Multi-purpose stadium in İzmir, Turkey

İzmir Atatürk Stadium (İzmir Atatürk Stadyumu) is a multi-purpose stadium in İzmir, Turkey. It was named after the Turkish statesman Mustafa Kemal Atatürk. It is currently used mostly for football matches and occasionally for track and field events. The stadium holds 51,295 people. It was opened in October 1971, and most recently refurbished in 2005. İzmir football teams Altay S.K. and Karşıyaka S.K. occasionally use the stadium for high attendance matches. İzmir Atatürk Stadium's running track has ten lanes.

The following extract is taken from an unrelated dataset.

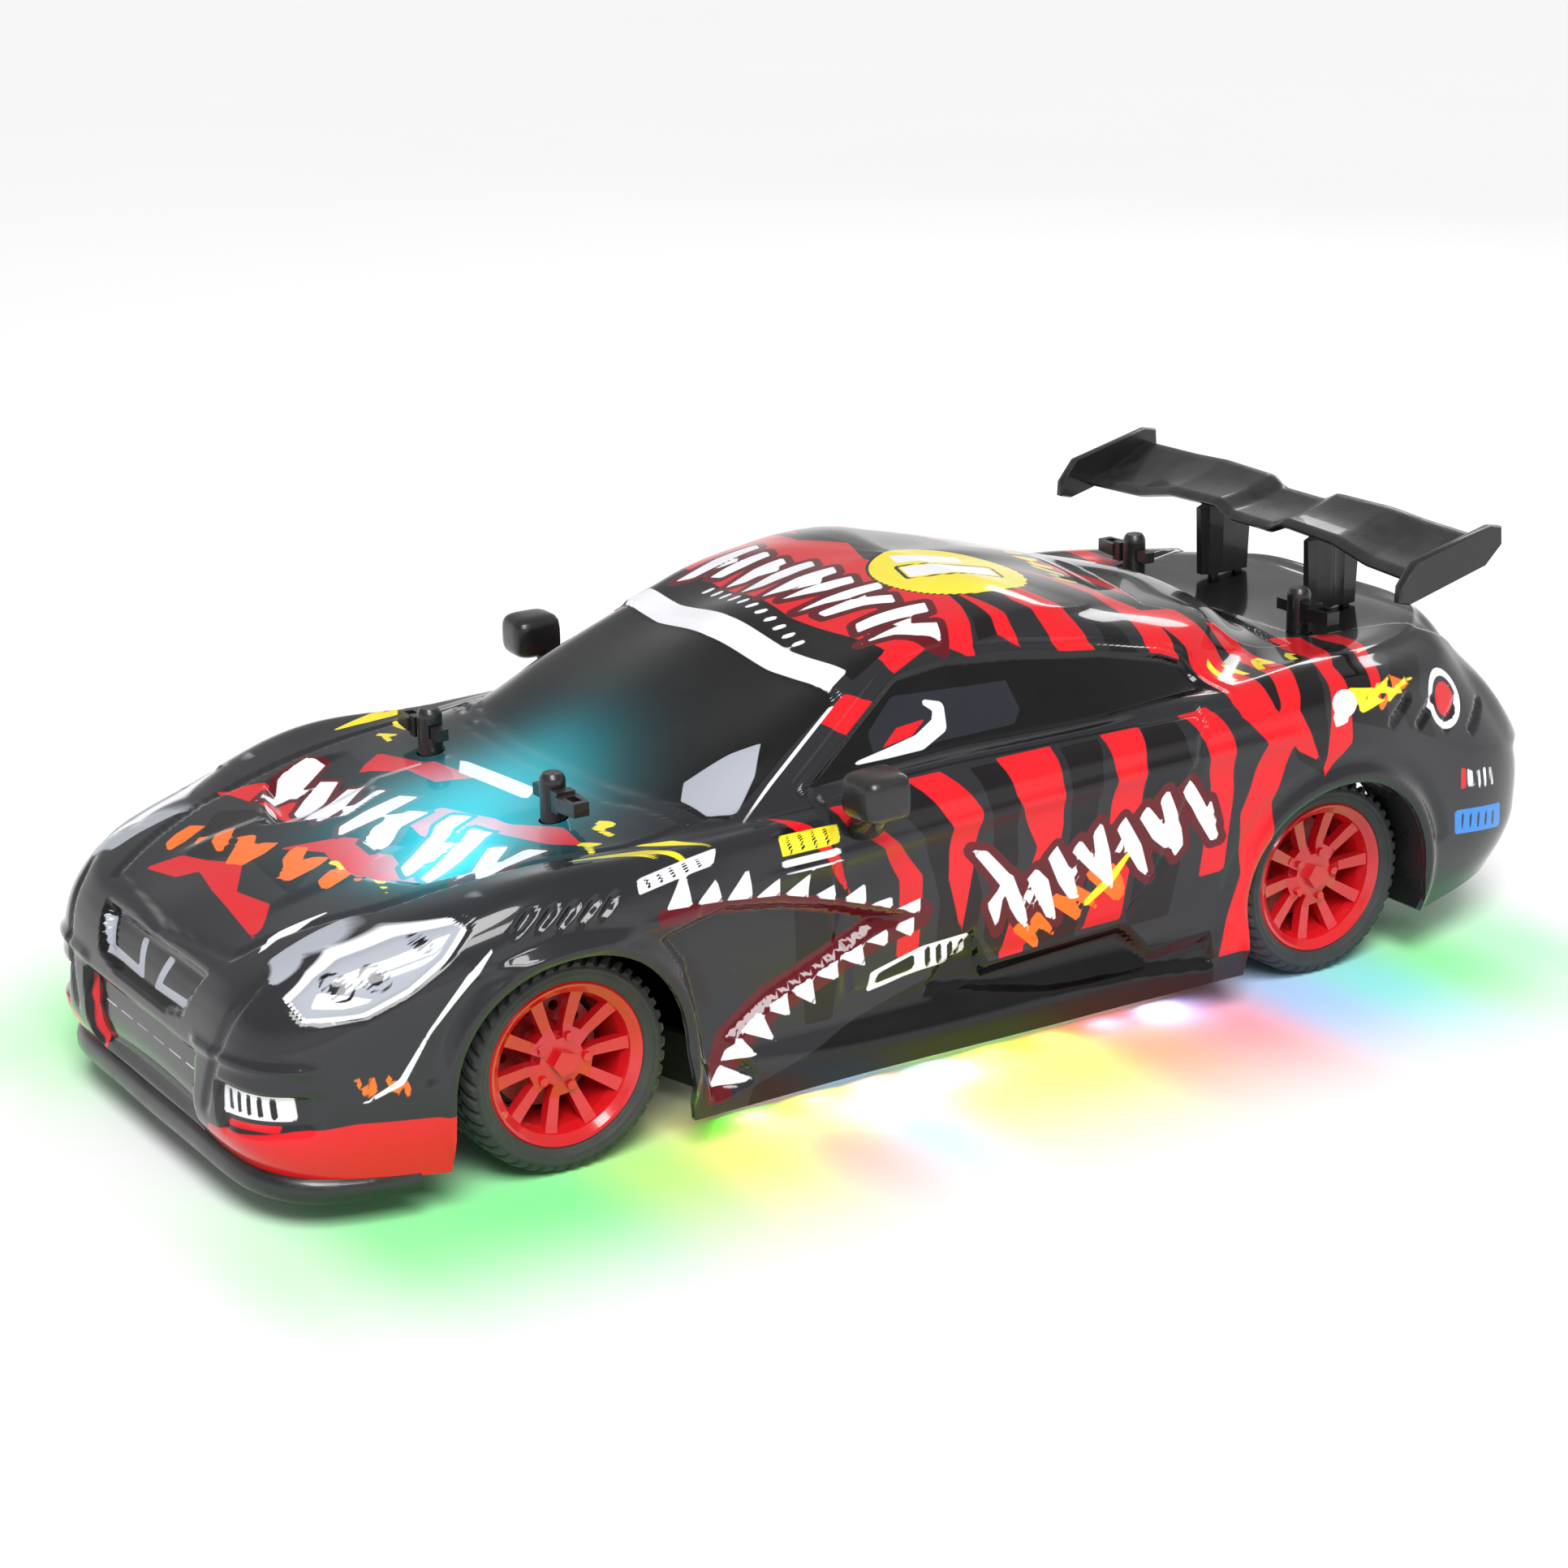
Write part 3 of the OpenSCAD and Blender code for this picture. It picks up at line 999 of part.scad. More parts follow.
// ---------------------------------------------------------------- electrics
board_holes = [6, 50];
board_y = -30.5;        // middle of the circuit board
board_hole_y = 12;
board_z = floor_top + 5;
module circuit_board() {
    color([0.05, 0.3, 0.15]) union() {
        difference() {
            translate([2, board_y - 15, board_z]) cube([52, 30, 1.6]);
            for (x = board_holes) for (s = [-1, 1]) translate([x, board_y + s * board_hole_y, 0])
                cylinder(r = screw_r, h = 40);
        }
        translate([12, board_y - 10, board_z + 1.5]) cube([10, 8, 1.6]);
        translate([28, board_y - 10, board_z + 1.5]) cube([14, 14, 1.8]);
        for (k = [0:2]) translate([15 + 9 * k, board_y + 10, board_z + 1.5]) cylinder(r = 3, h = 7.5);
        translate([47, board_y - 8, board_z + 1.5]) cube([5, 12, 6]);
        for (k = [0:3]) translate([10 + 4 * k, board_y + 2, board_z + 1.5]) cube([2.4, 1.6, 1]);
    }
}
lead_r = 0.9;
lead_drop = axle_z - board_z - 1.6;
lead_bend = 0.63 * lead_drop;
module lead_arc() { rotate_extrude(angle = 90) translate([lead_bend, 0]) circle(r = lead_r, $fn = 20); }
// from a motor tag forward, round a bend, and down to the board
module motor_lead(y, x_end) {
    tag_x = motor_x + motor_l + 7;
    along_x(tag_x, y, axle_z) cylinder(r = lead_r, h = x_end - lead_bend - tag_x, $fn = 20);
    translate([x_end - lead_bend, y, axle_z - lead_bend]) rotate([90, 0, 0]) lead_arc();
    translate([x_end, y, board_z + 1.6]) cylinder(r = lead_r, h = lead_drop - lead_bend, $fn = 20);
}
module motor_leads() {
    color([0.6, 0.05, 0.05]) {
        motor_lead(motor_y - 8, 6);
        motor_lead(motor_y - 4, 10);
    }
}
module switch_housing() {
    color([0.75, 0.75, 0.77]) difference() {
        translate([switch_x - 9, switch_y - 4, floor_top]) cube([18, 8, 6]);
        translate([switch_x - 6, switch_y - 2, floor_top - 1]) cube([12, 4, 3.6]);
    }
}
module switch_knob() {
    color([0.1, 0.1, 0.1]) union() {
        translate([switch_x - 3.7, switch_y - 1.7, ride_height - 0.6]) cube([4, 3.4, floor_t + 2.8]);
        for (k = [0:2]) translate([switch_x - 3.4 + 1.3 * k, switch_y - 1.7, ride_height - 1])
            cube([0.7, 3.4, 0.6]);
    }
}
module led_strip(side) {
    color([0.85, 0.9, 0.9]) union() {
        translate([-61.8, side * strip_y - 2.8, ride_height - 1]) cube([119.6, 5.6, 1.8]);
        for (k = [0:7]) translate([-52 + 14.3 * k, side * strip_y, ride_height - 1.6])
            cylinder(r = 2, h = 1.2, $fn = 24);
    }
}
module led_strip_left() { led_strip(1); }
module led_strip_right() { led_strip(-1); }
module hood_led() {
    color([0.8, 0.95, 1]) union() {
        translate([front_x + 3, -7, bridge_z + bridge_h + 2.6]) cube([6, 14, 1.6]);
        for (s = [-1, 0, 1]) translate([front_x + 6, s * 4.5, bridge_z + bridge_h + 4])
            cylinder(r = 1.6, h = 1.6);
    }
}
module screw(x, y, z, l) {
    translate([x, y, z]) cylinder(r = 2.3, h = 1.3);
    translate([x, y, z - l]) cylinder(r = screw_r - 0.3, h = l + 0.1);
}
module chassis_screws() {
    color([0.55, 0.56, 0.58]) {
        for (s = [-1, 1]) {
            for (x = [-7, 8]) screw(front_x + x, s * 9, top_arm_z + top_arm_t, 9);
            for (x = board_holes) screw(x, board_y + s * board_hole_y, board_z + 1.6, 5);
            for (x = servo_holes) screw(x, s * 5, servo_z + 7.8, 6);
        }
    }
}

body_shell();
front_splitter();
rear_wing();
wing_strut_left();
wing_strut_right();
mirror_left();
mirror_right();
front_post_bridge();
rear_post_bridge();
clip_front_left();
clip_front_right();
clip_rear_left();
clip_rear_right();
chassis_tub();
battery_cover();
battery_pack();
front_gear_cover();
rear_gear_cover();
drive_motor();
motor_pinion();
spur_gear();
centre_shaft();
front_bevel_pinion();
rear_bevel_pinion();
front_crown_gear();
rear_crown_gear();
rear_axle();
front_axle();
dogbone_left();
dogbone_right();
shaft_bushes();
knuckle_left();
knuckle_right();
stub_axle_left();
stub_axle_right();
kingpins();
top_arm_plate();
steering_rack();
servo_horn();
steering_servo();
circuit_board();
switch_housing();
switch_knob();
led_strip_left();
led_strip_right();
hood_led();
rim_front_left();
rim_front_right();
rim_rear_left();
rim_rear_right();
tyre_front_left();
tyre_front_right();
tyre_rear_left();
tyre_rear_right();
disc_front_left();
disc_front_right();
disc_rear_left();
disc_rear_right();
chassis_screws();
motor_leads();
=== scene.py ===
import json
import math

import bpy
import numpy as np
from mathutils import Matrix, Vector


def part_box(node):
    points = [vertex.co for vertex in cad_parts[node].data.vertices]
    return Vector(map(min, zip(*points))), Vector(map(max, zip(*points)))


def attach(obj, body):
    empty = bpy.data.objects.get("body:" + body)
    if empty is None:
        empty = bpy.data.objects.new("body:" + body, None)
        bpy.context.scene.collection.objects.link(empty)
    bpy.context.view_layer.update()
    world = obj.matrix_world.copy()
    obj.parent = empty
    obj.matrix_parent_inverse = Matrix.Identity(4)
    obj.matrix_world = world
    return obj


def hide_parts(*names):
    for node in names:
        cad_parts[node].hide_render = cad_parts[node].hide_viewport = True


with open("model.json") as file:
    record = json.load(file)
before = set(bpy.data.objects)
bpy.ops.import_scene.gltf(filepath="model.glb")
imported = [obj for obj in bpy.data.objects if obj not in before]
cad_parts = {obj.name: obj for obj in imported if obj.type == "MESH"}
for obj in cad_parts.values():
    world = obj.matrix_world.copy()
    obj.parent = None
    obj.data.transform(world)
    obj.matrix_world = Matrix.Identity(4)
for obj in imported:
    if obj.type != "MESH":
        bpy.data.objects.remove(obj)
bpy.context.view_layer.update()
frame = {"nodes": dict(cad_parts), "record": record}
nodes = frame["nodes"]
mm = 0.001
far = 9.0  # a distance, in mm, that counts as outside every painted shape
print("frame loaded:", len(nodes), "parts")


def boxCentre(node):
    low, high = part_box(node)
    return [(a + b) / 2 / mm for a, b in zip(low, high)]


frontAxle = boxCentre("rim_front_left")[0]
rearAxle = boxCentre("rim_rear_left")[0]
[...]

The stadium hosted the 1971 Mediterranean Games, the Islamic Games in 1980 and the 2005 Summer Universiade. The stadium also hosted the Fortis Turkey Cup Final in 2009 in which Beşiktaş beat Fenerbahçe 4-2 to win the cup for the 8th time.

Izmir Atatürk Stadium hosted a concert on September 9, 1986, featuring Sandra, C.C. Catch, Bad Boys Blue, Iva Zanicchi, Ricchi e Poveri, Caroline Verdi, MFÖ, and Grup Gündoğarken, organized to raise funds for African countries struggling with hunger and drought.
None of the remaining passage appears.